■ EXERCISE OBJECTIVE
Repeat exactly the stretch of lines from the line containing "before = set(bpy.data.objects)" through the line containing "return low[axis], high[axis]", both included, and nothing else.

--- DATA LISTING ---

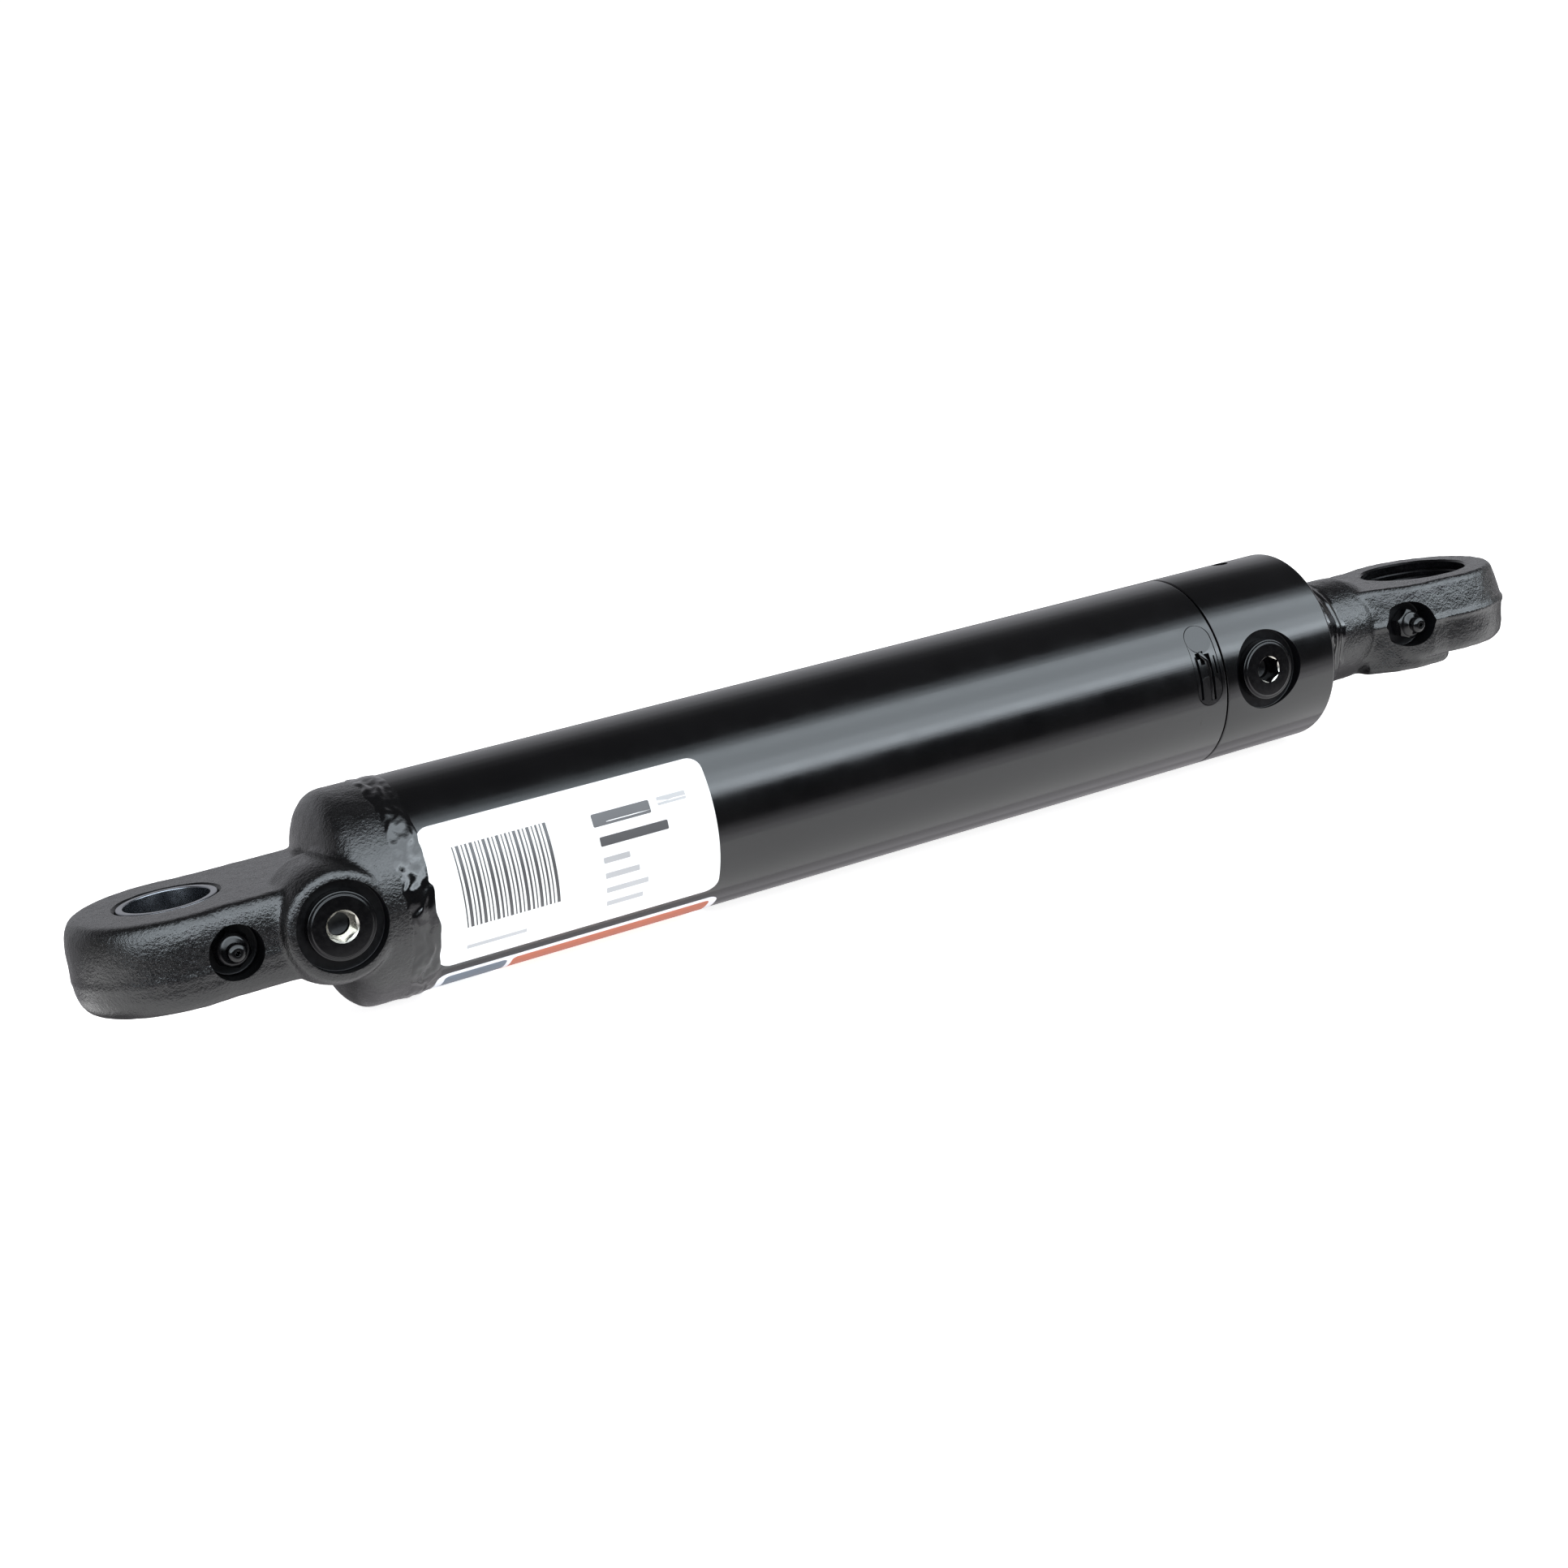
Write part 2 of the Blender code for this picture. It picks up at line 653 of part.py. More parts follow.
def gland_head():
    groove = WIRE_R + 0.35
    profile = [
        (GLAND_FACE_X, WIPER_SEAT_R),
        (GLAND_FACE_X, TUBE_R - 1.8),
        (GLAND_FACE_X - 0.6, TUBE_R - 0.6),
        (GLAND_FACE_X - 1.8, TUBE_R),
        (GLAND_SEAM_X + 0.55, TUBE_R),
        (GLAND_SEAM_X + 0.15, TUBE_R - 0.4),
        (GLAND_SEAM_X + 0.15, GLAND_NECK_R),
        (WIRE_X + groove, GLAND_NECK_R),
        (WIRE_X + groove, WIRE_RING_R - WIRE_R - GAP),
        (WIRE_X - groove, WIRE_RING_R - WIRE_R - GAP),
        (WIRE_X - groove, GLAND_NECK_R),
        (GLAND_O_RING_GROOVE[1], GLAND_NECK_R),
        (GLAND_O_RING_GROOVE[1], GLAND_O_RING_GROOVE_R),
        (GLAND_O_RING_GROOVE[0], GLAND_O_RING_GROOVE_R),
        (GLAND_O_RING_GROOVE[0], GLAND_NECK_R),
        (GLAND_INNER_X + 1.5, GLAND_NECK_R),
        (GLAND_INNER_X, GLAND_NECK_R - 1.2),
        (GLAND_INNER_X, CHAMBER_R),
        (CHAMBER_END_X, CHAMBER_R),
        (CHAMBER_END_X, GLAND_BORE_R),
        (ROD_WEAR_GROOVE[0], GLAND_BORE_R),
        (ROD_WEAR_GROOVE[0], ROD_WEAR_GROOVE_R),
        (ROD_WEAR_GROOVE[1], ROD_WEAR_GROOVE_R),
        (ROD_WEAR_GROOVE[1], GLAND_BORE_R),
        (ROD_SEAL_GROOVE[0], GLAND_BORE_R),
        (ROD_SEAL_GROOVE[0], ROD_SEAL_GROOVE_R),
        (ROD_SEAL_GROOVE[1], ROD_SEAL_GROOVE_R),
        (ROD_SEAL_GROOVE[1], GLAND_BORE_R),
        (WIPER_SEAT_X, GLAND_BORE_R),
        (WIPER_SEAT_X, WIPER_SEAT_R),
    ]
    gland = turned("gland_head", profile, along_x(), BLACK_PAINT)
    spanner = radial_hole(
        "spanner_hole", SPANNER_HOLE_X, SPANNER_HOLE_DEG, SPANNER_HOLE_FLOOR_R, 45.0, SPANNER_HOLE_R, 20
    )
    hook = radial_hole(
        "wire_hook_hole", WIRE_X, HOOK_DEG, HOOK_HOLE_FLOOR_R, 36.0, HOOK_HOLE_R, 16
    )
    cut(gland, port_cutter("gland_port", GLAND_PORT_X, 10.0), spanner, hook)


def retaining_wire():
    """The wire ring: its hooked end sits in the gland and its tail lies in the slot."""
    curve = bpy.data.curves.new("retaining_wire", "CURVE")
    curve.dimensions = "3D"
    curve.bevel_depth = WIRE_R * MM
    curve.bevel_resolution = 1
    curve.use_fill_caps = True
    ring_steps = 32
    sweep = 360.0 - (HOOK_DEG - TAIL_DEG)
    points = [around(HOOK_HOLE_FLOOR_R + 0.6, HOOK_DEG), around(29.4, HOOK_DEG)]
    for i in range(ring_steps + 1):
        points.append(around(WIRE_RING_R, HOOK_DEG + 3.5 + (sweep - 13.0) * i / ring_steps))
    points.append(around(WIRE_RING_R + 1.2, HOOK_DEG + sweep - 5.0))
    points.append(around(WIRE_RING_R + 3.4, HOOK_DEG + sweep))
    path = curve.splines.new("POLY")
    path.points.add(len(points) - 1)
    for point, place in zip(path.points, points):
        point.co = (WIRE_X * MM, place.y * MM, place.z * MM, 1)
    made = bpy.data.objects.new("retaining_wire", curve)
    PARTS.objects.link(made)
    bpy.context.view_layer.update()
    solid_copy(made, "retaining_wire", PARTS, PLUG_BLACK)


def gland_seals():
    torus("gland_o_ring", 30.1, 1.25, along_x(387.9), RUBBER)
    turned(
        "gland_backup_ring",
        ring_profile(389.9, 391.4, 28.8, SPIGOT_R),
        along_x(),
        NYLON,
        steps=RING_SIDES,
    )
    turned(
        "rod_wear_ring",
        ring_profile(438.9, 444.3, ROD_R + 0.2, 21.6),
        along_x(),
        NYLON,
        steps=RING_SIDES,
    )
    seal = [
        (452.7, ROD_R + 0.25),
        (452.7, 23.9),
        (447.0, 23.9),
        (447.0, 22.6),
        (449.6, 21.9),
        (447.0, 21.2),
        (447.0, ROD_R + 0.25),
    ]
    turned("rod_seal", seal, along_x(), URETHANE, steps=RING_SIDES)
    wiper = [
        (461.6, ROD_R + 0.3),
        (461.6, ROD_R + 0.9),
        (459.7, 21.0),
        (459.7, 22.9),
        (455.3, 22.9),
        (455.3, ROD_R + 1.2),
        (458.0, ROD_R + 1.2),
    ]
    turned("rod_wiper", wiper, along_x(), URETHANE, steps=RING_SIDES)


def piston():
    rear, front = PISTON_REAR_X, PISTON_FRONT_X
    outer = BORE_R - 0.4
    groove_end = RING_GROOVE_START + RING_GROOVE_WIDTH
    profile = [
        (front, PISTON_BORE_R),
        (front, outer - 1.2),
        (front - 1.2, outer),
        (front - RING_GROOVE_START, outer),
        (front - RING_GROOVE_START, RING_GROOVE_R),
        (front - groove_end, RING_GROOVE_R),
        (front - groove_end, outer),
        (rear + PISTON_SEAL_GROOVE[1], outer),
        (rear + PISTON_SEAL_GROOVE[1], PISTON_SEAL_GROOVE_R),
        (rear + PISTON_SEAL_GROOVE[0], PISTON_SEAL_GROOVE_R),
        (rear + PISTON_SEAL_GROOVE[0], outer),
        (rear + groove_end, outer),
        (rear + groove_end, RING_GROOVE_R),
        (rear + RING_GROOVE_START, RING_GROOVE_R),
        (rear + RING_GROOVE_START, outer),
        (rear + 1.2, outer),
        (rear, outer - 1.2),
        (rear, PISTON_BORE_R),
        (rear + PISTON_O_RING_GROOVE[0], PISTON_BORE_R),
        (rear + PISTON_O_RING_GROOVE[0], PISTON_O_RING_GROOVE_R),
        (rear + PISTON_O_RING_GROOVE[1], PISTON_O_RING_GROOVE_R),
        (rear + PISTON_O_RING_GROOVE[1], PISTON_BORE_R),
    ]
    turned("piston", profile, along_x(), STEEL)
    torus("piston_o_ring", 13.85, 0.75, along_x(rear + 20.5), RUBBER)


def piston_rings():
    rear, front = PISTON_REAR_X, PISTON_FRONT_X
    for name, low in (("piston_wear_ring_rear", rear + 3.5), ("piston_wear_ring_front", front - 9.7)):
        turned(name, ring_profile(low, low + 6.2, 29.3, BORE_R - 0.2), along_x(), NYLON)
    turned(
        "piston_seal",
        ring_profile(rear + 16.6, rear + 25.4, 28.6, BORE_R - 0.2, 0.5),
        along_x(),
        URETHANE,
    )
    energizer = ring_profile(rear + 17.6, rear + 24.4, 26.1, 28.3, 0.6)
    turned("piston_seal_energizer", energizer, along_x(), RUBBER)


def piston_rod():
    profile = [
        (ROD_END_X, 0.0),
        (ROD_END_X, 12.0),
        (ROD_WELD_X, ROD_R),
        (PISTON_FRONT_X + GAP, ROD_R),
        (PISTON_FRONT_X + GAP, ROD_SPIGOT_R),
        (PISTON_REAR_X - 0.2, ROD_SPIGOT_R),
        (PISTON_REAR_X - 0.2, ROD_THREAD_R),
        (ROD_TAIL_X + 1.2, ROD_THREAD_R),
        (ROD_TAIL_X, ROD_THREAD_R - 1.2),
        (ROD_TAIL_X, 0.0),
    ]
    turned("piston_rod", profile, along_x(), CHROME, closed=False)


def piston_nut():
    nut = hex_prism("piston_nut", NUT_FLATS, NUT_REAR_X, PISTON_REAR_X - GAP, along_x(), PARTS)
    nut.data.materials.append(ZINC)
    thread = bore_cutter("nut_thread", 60.0, 90.0, NUT_THREAD_R, along_x(), RING_SIDES)
    rounding = turned(
        "nut_rounding",
        [
            (PISTON_REAR_X + 3, 0.0),
            (PISTON_REAR_X + 3, NUT_CROWN_R),
            (69.0, NUT_CROWN_R),
            (66.2, 18.4),
            (60.0, 18.4),
            (60.0, 0.0),
        ],
        along_x(),
        None,
        CUTTERS,
        RING_SIDES,
        False,
    )
    boolean(nut, hide_cutter(rounding), "INTERSECT")
    cut(nut, thread)


def rod_weld_bead():
    profile = [
        (470.5, 12.6),
        (480.3, 21.9),
        (479.0, 22.9),
        (476.0, 24.1),
        (472.0, 24.6),
        (468.0, 24.0),
        (465.3, 22.0),
        (463.9, 19.35),
    ]
    turned("rod_weld_bead", profile, along_x(), WELD_PAINT, steps=SIDES)


def rod_outline():
    """The rod end tang seen from above: the neck, the flare and the eye."""
    width = ROD_TANG_HALF_WIDTH
    meet = math.degrees(math.asin(width / EYE_R))
    flare = [(494.0, 19.0), (499.0, 20.5), (505.0, 25.5), (512.0, 30.8), (520.0, width)]
    eye = arc(PIN_TO_PIN, 0, EYE_R, -(180 - meet), 180 - meet, 25)
    return [(x, -y) for x, y in flare] + eye + list(reversed(flare))


def rod_end_tang():
    tang = plate(
        "rod_end_tang", rod_outline(), -TANG_HALF, TANG_HALF, EDGE_R, PARTS, BLACK_CASTING
    )
    neck_profile = [
        (512.0, 0.0),
        (512.0, 13.0),
        (506.0, 18.6),
        (500.5, 20.8),
        (496.5, NECK_R),
        (NECK_FULL_X, NECK_R),
        (NECK_START_X, 12.0),
        (NECK_START_X, 0.0),
    ]
    neck = turned("rod_neck", neck_profile, along_x(), None, CUTTERS, SIDES, False)
    block_outline = [
        (500.0, -18.0),
        (508.0, -25.0),
        (516.0, -28.0),
        (530.0, -28.0),
        (535.5, -24.0),
        (535.5, 24.0),
        (530.0, 28.0),
        (516.0, 28.0),
        (508.0, 25.0),
        (500.0, 18.0),
    ]
    block = plate("rod_lower_block", block_outline, ROD_BLOCK_LOW_Z, -2.0, 3.0, CUTTERS)
    join(tang, neck, block)
    eye_place = Matrix.Translation((PIN_TO_PIN * MM, 0, 0))
    eye_profile = [
        (30.0, 0.0),
        (30.0, ROD_EYE_BORE / 2),
        (2.2, ROD_EYE_BORE / 2),
        (1.2, ROD_EYE_BORE / 2 + ROD_EYE_GROOVE_DEPTH),
        (-1.2, ROD_EYE_BORE / 2 + ROD_EYE_GROOVE_DEPTH),
        (-2.2, ROD_EYE_BORE / 2),
        (-30.0, ROD_EYE_BORE / 2),
        (-30.0, 0.0),
    ]
    eye = hide_cutter(
        turned("rod_eye_bore", eye_profile, eye_place, None, CUTTERS, RING_SIDES, False)
    )
    seat, way = fitting_cutters(
        "rod_fitting_bore", ROD_FITTING_X, ROD_FITTING_TIP_Y, PIN_TO_PIN, ROD_EYE_BORE / 2, 2.0
    )
    cut(tang, eye, seat, way)


def wrapped_sheet(name, along, degrees, look):
    """A thin sheet that follows the tube's curve."""
    mesh = bpy.data.meshes.new(name)
    low_deg, high_deg = degrees
    start = math.radians(-high_deg)
    radius = LABEL_MIDDLE_R * MM
    points = [(radius * math.cos(start), radius * math.sin(start), x * MM) for x in along]
    mesh.from_pydata(points, [(0, 1)], [])
    made = bpy.data.objects.new(name, mesh)
    PARTS.objects.link(made)
    sweep = made.modifiers.new("sweep", "SCREW")
    sweep.axis = "Z"
    sweep.angle = math.radians(high_deg - low_deg)
    sweep.steps = 12
    sweep.render_steps = 12
    sweep.use_merge_vertices = False
    skin = made.modifiers.new("skin", "SOLIDIFY")
    skin.thickness = LABEL_THICKNESS * MM
    skin.offset = 0.0
    # The sheet's own +X becomes -Y, its +Y becomes -Z and its +Z becomes the cylinder's +X.
    made.matrix_world = Matrix(((0, 0, 1, 0), (-1, 0, 0, 0), (0, -1, 0, 0), (0, 0, 0, 1)))
    bpy.context.view_layer.update()
    return solid_copy(made, name, PARTS, look)


def labels():
    wrapped_sheet("spec_label", LABEL_X, LABEL_DEG, PAPER)
    wrapped_sheet("side_decal", DECAL_X, DECAL_DEG, DECAL)


base_end_casting()
base_weld_bead()
base_tang_bushing()
grease_fitting("base_grease", BASE_FITTING_X, BASE_FITTING_TIP_Y)
port_plug("base_port_plug", PORT_X)
barrel_tube()
gland_head()
retaining_wire()
gland_seals()
port_plug("gland_port_plug", GLAND_PORT_X)
piston()
piston_rings()
piston_rod()
piston_nut()
rod_weld_bead()
rod_end_tang()
grease_fitting("rod_grease", ROD_FITTING_X, ROD_FITTING_TIP_Y)
labels()
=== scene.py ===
"""The looks of a welded hydraulic cylinder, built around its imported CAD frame.

Metres, +Z up. The base pin bore is at the origin, +X runs towards the rod end, and the ports,
grease fittings and labels face -Y.
"""
import math

import bmesh
import bpy
from mathutils import Euler, Matrix, Vector, noise


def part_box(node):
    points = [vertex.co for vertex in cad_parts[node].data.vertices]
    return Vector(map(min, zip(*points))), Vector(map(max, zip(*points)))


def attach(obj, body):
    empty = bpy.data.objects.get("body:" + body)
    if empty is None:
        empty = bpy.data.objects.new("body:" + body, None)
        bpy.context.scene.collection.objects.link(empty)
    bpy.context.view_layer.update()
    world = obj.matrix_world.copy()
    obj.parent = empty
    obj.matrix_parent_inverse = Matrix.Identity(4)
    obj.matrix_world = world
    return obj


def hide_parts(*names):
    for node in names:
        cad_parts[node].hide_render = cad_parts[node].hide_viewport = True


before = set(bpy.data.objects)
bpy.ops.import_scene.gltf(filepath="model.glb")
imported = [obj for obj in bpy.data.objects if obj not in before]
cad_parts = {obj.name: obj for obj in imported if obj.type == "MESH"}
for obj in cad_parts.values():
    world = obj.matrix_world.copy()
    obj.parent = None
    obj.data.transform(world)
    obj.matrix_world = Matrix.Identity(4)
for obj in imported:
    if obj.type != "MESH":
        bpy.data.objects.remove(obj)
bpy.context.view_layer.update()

MM = 0.001
SHARP_DEG = 35


def centre(node):
    low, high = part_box(node)
    return (Vector(low) + Vector(high)) / 2


def low_high(node, axis):
    low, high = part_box(node)
    return low[axis], high[axis]


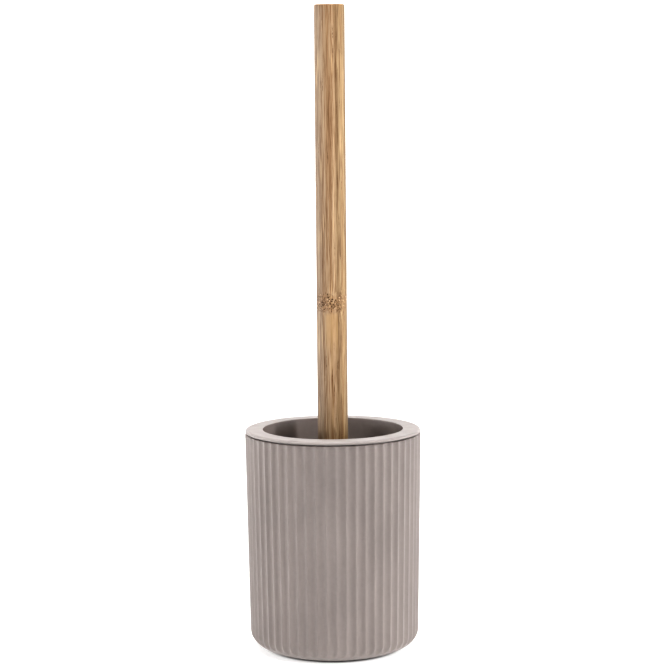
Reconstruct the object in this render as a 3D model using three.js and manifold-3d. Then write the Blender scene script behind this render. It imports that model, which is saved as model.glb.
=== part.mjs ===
// Toilet brush standing in a fluted round holder. Millimetres, +Z up.
// The origin is the centre of the footprint, on the surface that the foot pads stand on.
// The front of the holder faces -Y.
import * as THREE from 'three';
import { mergeVertices } from 'three/addons/utils/BufferGeometryUtils.js';
import Module from 'manifold-3d';

// Space left between two pieces that touch
const GAP = 0.3;

// Outer shell: radii are to the crests between the flutes
const SHELL_TOP = 129.0;
const SHELL_CREST_RADIUS_TOP = 52.0;
const SHELL_CREST_RADIUS_LOW = 50.1;
const SHELL_CORNER_WIDTH = 15.0;
const SHELL_CORNER_HEIGHT = 10.4;
const SHELL_WALL = 2.7;
const SHELL_FLOOR_TOP = 3.6;
const SHELL_EDGE = 0.6;
const CAVITY_CORNER = 9.0;

// Flutes
const FLUTE_COUNT = 56;
const FLUTE_DEPTH = 1.2;
const FLUTE_FADE_LOW = 4.0;
const FLUTE_FADE_HIGH = 8.0;
const CREST_ANGLE = THREE.MathUtils.degToRad(1.6);
const COLUMNS_PER_FLUTE = 4;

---

■ OUTPUT FOR THIS EXERCISE
before = set(bpy.data.objects)
bpy.ops.import_scene.gltf(filepath="model.glb")
imported = [obj for obj in bpy.data.objects if obj not in before]
cad_parts = {obj.name: obj for obj in imported if obj.type == "MESH"}
for obj in cad_parts.values():
    world = obj.matrix_world.copy()
    obj.parent = None
    obj.data.transform(world)
    obj.matrix_world = Matrix.Identity(4)
for obj in imported:
    if obj.type != "MESH":
        bpy.data.objects.remove(obj)
bpy.context.view_layer.update()

MM = 0.001
SHARP_DEG = 35


def centre(node):
    low, high = part_box(node)
    return (Vector(low) + Vector(high)) / 2


def low_high(node, axis):
    low, high = part_box(node)
    return low[axis], high[axis]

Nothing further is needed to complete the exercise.